One of the keys to rod-tip repair is salvaging as much of the rod as possible to retain the maximum amount of sensitivity. Any portions that are cracked, chipped or shattered should be removed. Make a clean cut at the closest solid portion of the rod.

If the eye at the end of the rod is undamaged, you can also salvage that and use it to repair your rod. If you are reusing the eye, you will need to remove the portion of broken rod that is still inside the tip. One of the easiest ways to do this is to use a small drill bit and carefully run it into the opening to clear out the old rod material.


If the old eye from you rod tip is unusable, you will need to purchase a rod repair kit, which you can find at most tackle shops or stores that carry sporting goods. The most important thing to remember when purchasing a rod repair kit is to select one that matches the diameter of your rod kit.


The next step in the repair process is to glue the rod tip to the rod.
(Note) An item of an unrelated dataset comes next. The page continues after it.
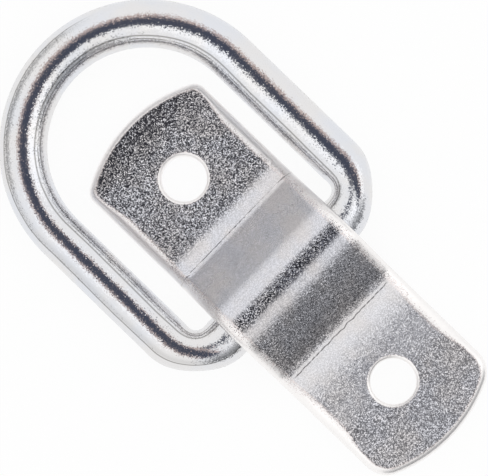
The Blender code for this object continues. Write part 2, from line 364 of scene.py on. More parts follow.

Rod repair kits typically come with glue sticks. A hot glue gun will also work. Apply some glue to the end of the rod and attach the rod tip. The most important part of this step is to properly align the guide on the rod tip to the other guides on your rod.  When you have them aligned, allow the glue to dry; then carefully remove any excess glue. Your rod is now repaired and ready for action.


Rod tips can break at the most inopportune times, which can seriously ruin a fishing trip. To reduce the risk of such a disaster, carry a rod tip repair kit in your tackle box or boat, just in case. Being prepared can allow you to quickly fix your rod and be back casting in a matter of minutes.